Tuesday, June 21, 2005

What? Did I stutter?

I've read that when a woman tells her man that he's doing something that makes her unhappy and suggests a way to alleviate the issues he believes that she is being helpful, but the man does not see it this way at all. In the man's mind she is nagging. Subsequently he tunes her out, regardless of how astute her observation may be. In Chuck Snyder's books Incompatibility: Still Grounds For A Great Marriage and Men: Some Assembly Required, he says that our only hope is to cross our fingers and pray that some other man will come along and give our man the same advice that we did. Because when this happens our man will be struck by the other man's genius (originally the woman's genius mind you) and possibly even motivated to change.

Personal Example:

My fiance has a fast metabolism. He comes from a long line of tall slender men. He is built exactly like his father who is built exactly like his father. No matter what my fiance eats he remains approximately the same size (except in the summer he looses 10 pounds from the heat). I am very jealous of this trait of his, but that is beside the point.

This seemingly physical perfection does not come without it's price. If he's not careful his blood sugar will drop drastically and, as one friend who has a similar situation stated, he will be "possessed by the demon." He becomes irritable and introverted and often refuses to eat at this point. Argh!
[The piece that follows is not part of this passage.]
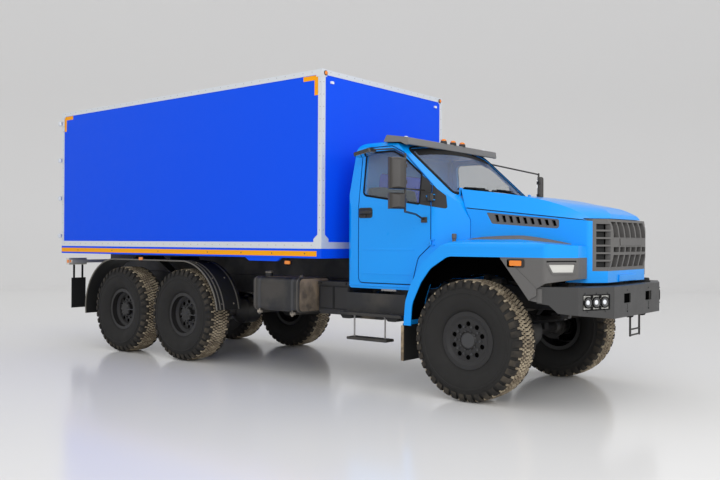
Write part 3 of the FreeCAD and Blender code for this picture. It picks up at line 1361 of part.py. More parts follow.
def mirrors(form):
    """Left mirror set on the door: main and wide-angle heads on an upright tube with three arms."""
    x, y = mirror_x + 24, mirror_y - 104
    side_y = cab_half_width
    tube = rod(V(x, y, 1960), V(x, y, 2560), 12)
    low_bend = V(mirror_x - 40, side_y + 170, 1942)
    arms = [rod(V(x, y, 1960), low_bend, 11), rod(low_bend, V(mirror_x - 56, side_y - 20, 1884), 11),
            rod(V(x, y, 2200), V(mirror_x - 62, side_y - 40, 2209), 9),
            rod(V(x, y, 2550), V(door_rear_x + 436, cab_roof_half_width, 2704), 10)]
    balls = [Part.makeSphere(12, V(x, y, 1960)), Part.makeSphere(12, V(x, y, 2558)), Part.makeSphere(11, low_bend)]
    pad = plan_prism([(mirror_x - 84, side_y - 30), (mirror_x - 84, side_y + 14, 8), (mirror_x - 8, side_y + 14, 8),
                      (mirror_x - 8, side_y - 30)], 1856, 1916)
    heads = [mirror_head(2190, 2520, 190, 84), mirror_head(1985, 2153, 185, 84)]
    clamps = [block(x - 20, x + 14, y - 18, y + 30, z - 20, z + 20) for z in (2072, 2270, 2440)]
    return heads[0].fuse([heads[1], tube, pad] + arms + balls + clamps).cut(form)


def kerb_mirror():
    """Small mirrors of the right side: one over the door that looks down, and a round one beside the main head."""
    x, y = mirror_x + 24, -mirror_y + 104
    foot = V(door_rear_x + 436, -cab_roof_half_width - 10, 2704)
    joint = V(door_rear_x + 262, -cab_half_width - 60, 2690)
    head = plan_prism([(-120, -95, 40), (120, -70, 30), (120, 70, 30), (-120, 95, 40)], -20, 20)
    head.rotate(V(0, 0, 0), V(0, 1, 0), -12)
    head.translate(V(door_rear_x + 156, -cab_half_width - 70, 2662))
    round_head = rod(V(mirror_x - 116, y + 10, 2490), V(mirror_x - 84, y + 4, 2490), 46)
    stem = rod(V(mirror_x - 90, y + 4, 2490), V(x, y, 2500), 9)
    return [rod(foot, joint, 9), head, round_head, stem]


def build():
    form = cab_form()
    inner = cab_form(cab_wall)
    sheet = glass_sheet()
    window = side_prism(window_outline(), 500, 1300)
    parts = {}
    casing = tyre()
    for name, x, side in (("front_left", 0.0, 1), ("front_right", 0.0, -1),
                          ("middle_left", middle_axle_x, 1), ("middle_right", middle_axle_x, -1),
                          ("rear_left", rear_axle_x, 1), ("rear_right", rear_axle_x, -1)):
        offset = front_disc_offset if x == 0.0 else rear_disc_offset
        cap = front_cap if x == 0.0 else rear_cap
        parts["tyre_" + name] = [placed_wheel(casing, x, side)]
        parts["rim_" + name] = [placed_wheel(rim(offset, cap), x, side)]
    parts["knuckle_left"] = [knuckle()]
    parts["knuckle_right"] = [mirrored(knuckle())]
    parts["tie_rod"] = [tie_rod()]
    parts["axles"] = [front_axle(), drive_axle(middle_axle_x), drive_axle(rear_axle_x)]
    parts["chassis_rails"] = chassis_rails()
    members = cross_members() + spring_hangers() + bumper_brackets() + tank_brackets() + cab_mounts()
    parts["frame_members"] = members
    parts["leaf_springs"] = leaf_springs()
    parts["prop_shafts"] = prop_shafts()
    parts["engine_and_gearbox"] = engine() + gearbox()
    parts["radiator_frame"] = front_bulkhead()
    parts["cab_shell"] = [cab_shell(form, inner)]
    parts["cab_glass"] = [sheet.common(screen_opening()), sheet.common(rear_opening())]
    left_door = door(form, inner)
    parts["door_left"] = [left_door]
    parts["door_right"] = [mirrored(left_door)]
    pane = sheet.common(window)
    parts["door_glass_left"] = [pane]
    parts["door_glass_right"] = [mirrored(pane)]
    left_mirrors = mirrors(form)
    parts["mirrors_left"] = [left_mirrors]
    parts["mirrors_right"] = [mirrored(left_mirrors).fuse(kerb_mirror()).cut(form)]
    parts["seats"] = seats()
    parts["dashboard"] = dashboard(inner)
    parts["sun_visor"] = sun_visor(form)
    parts["bonnet"] = [bonnet()]
    parts["nose_panels"] = [nose_panels()]
    parts["grilles"] = grille() + bonnet_vents()
    parts["wings"] = both(wings())
    parts["lamp_trims"] = both(lamp_trim())
    parts["front_lamps"] = both(headlamp()) + bumper_lamps()
    parts["bumper"] = bumper()
    parts["steps"] = front_step() + cab_steps()
    parts["fuel_tanks"] = fuel_tanks()
    parts["side_boxes"] = side_boxes()
    parts["mudguards"] = rear_guards() + wing_flaps() + end_flaps()
    side = box_panels_side()
    parts["box_panels"] = both(side) + box_front_panel() + box_roof_panel() + box_floor_panel() + box_skirt()
    parts["box_profiles"] = box_profiles()
    parts["box_door_left"] = [rear_door()]
    parts["box_door_right"] = [mirrored(rear_door())]
    parts["box_base"] = box_base()
    parts["rear_lamps"] = rear_lamps()
    return parts


def export(parts):
    os.makedirs("parts", exist_ok=True)
    for name, shapes in parts.items():
        solids = [solid for shape in shapes for solid in shape.Solids]
        node = Part.makeCompound(solids) if len(solids) > 1 else solids[0].copy()
        node.translate(V(origin_shift, 0, 0))
        node.exportStep("parts/" + name + ".step")


export(build())
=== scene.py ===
import json
import math

import bpy
import bmesh
from mathutils import Matrix, Vector


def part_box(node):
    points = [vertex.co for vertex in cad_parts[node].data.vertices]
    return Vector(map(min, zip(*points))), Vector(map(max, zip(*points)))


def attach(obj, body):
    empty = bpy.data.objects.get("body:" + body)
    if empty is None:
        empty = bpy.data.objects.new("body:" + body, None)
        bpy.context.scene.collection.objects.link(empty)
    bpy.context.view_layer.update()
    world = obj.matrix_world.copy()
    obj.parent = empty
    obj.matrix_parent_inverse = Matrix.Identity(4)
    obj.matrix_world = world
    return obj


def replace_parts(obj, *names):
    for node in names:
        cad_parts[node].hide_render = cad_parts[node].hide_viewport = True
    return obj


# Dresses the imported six-wheel-drive box truck: +X forward, +Y left, +Z up, metres.

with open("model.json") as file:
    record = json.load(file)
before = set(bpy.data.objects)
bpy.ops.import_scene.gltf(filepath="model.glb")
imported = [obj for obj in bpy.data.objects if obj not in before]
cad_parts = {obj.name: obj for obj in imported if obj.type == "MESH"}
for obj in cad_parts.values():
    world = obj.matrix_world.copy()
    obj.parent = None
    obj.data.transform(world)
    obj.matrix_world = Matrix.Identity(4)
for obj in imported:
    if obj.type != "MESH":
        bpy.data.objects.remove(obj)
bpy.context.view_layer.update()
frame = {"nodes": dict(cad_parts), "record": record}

RIGHT, LEFT = -1, 1
SIDES = {"right": RIGHT, "left": LEFT}
UP = Vector((0, 0, 1))
AHEAD = Vector((1, 0, 0))
REARWARD = Vector((-1, 0, 0))
FRONT_X = sum(c[0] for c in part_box("tyre_front_left")) / 2      # front axle
AXLE_Z = 0.63


def at(x, y, z):
    """A point given from the front axle, on the ground, in the middle of the track."""
    return Vector((FRONT_X + x, y, z))


def outward(side):
    return Vector((0, side, 0))


def arc(x, radius, angles):
    """Side-view points (x, z) round the axle at x."""
    return [Vector((x + radius * math.cos(math.radians(a)), AXLE_Z + radius * math.sin(math.radians(a))))
            for a in angles]


# Materials

def principled(name, colour, rough, metal=0.0, coat=0.0, **extra):
    """A material with one shader; extra names other inputs of it."""
    mat = bpy.data.materials.new(name)
    mat.use_nodes = True
    values = {"Base Color": (*colour, 1.0), "Roughness": rough, "Metallic": metal, "Coat Weight": coat}
    values.update((key.replace("_", " "), value) for key, value in extra.items())
    for key, value in values.items():
        mat.node_tree.nodes["Principled BSDF"].inputs[key].default_value = value
    return mat


def add_noise(mat, scale, detail, kind, source, target):
    """Noise in the object's own space, through a node of some kind, into an input of the shader."""
    tree = mat.node_tree
    coords = tree.nodes.new("ShaderNodeTexCoord")
    noise = tree.nodes.new("ShaderNodeTexNoise")
    through = tree.nodes.new(kind)
    noise.inputs["Scale"].default_value = scale
    noise.inputs["Detail"].default_value = detail
    tree.links.new(coords.outputs["Object"], noise.inputs["Vector"])
    tree.links.new(noise.outputs["Fac"], through.inputs[source])
    tree.links.new(through.outputs[0], tree.nodes["Principled BSDF"].inputs[target])
    return through


def add_grain(mat, scale, strength):
    """Fine grain on a surface."""
    bump = add_noise(mat, scale, 4.0, "ShaderNodeBump", "Height", "Normal")
    bump.inputs["Strength"].default_value = strength
    bump.inputs["Distance"].default_value = 0.002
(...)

So here's the interesting part. I've been telling him for the three years that we've been dating that this is an issue. Furthermore he knows it's an issue himself. Often times when he is cranky and irritable (which I take personally and feel hurt) he cites hunger as a reason. So he's not oblivious of this correlation, but that doesn't mean he's changed his approach or attitude in anyway.

And then he's tells his dad a story in which "hunger made him act like a jerk" and his dad says, "I knew this guy who was hypoglycemic. Maybe you are too." Now he gets it. Now he thinks, "Maybe I should go to the doctor and get tested. Maybe I should think about changing the way I eat." Grrr! I know I should be happy because he might actually do something about this behavior now, but seriously, I spent three frustrated years trying to beat this logic into his brain.


I'm not entirely convinced that he will do much of anything though. He seems to like to be able to blame his negative traits on "his disorder." First I tell him that he has to get diagnosed by a doctor to have a disorder and second he's gonna have to change his diet. I think he tuned me out already. Maybe his dad will tell him. I can only hope.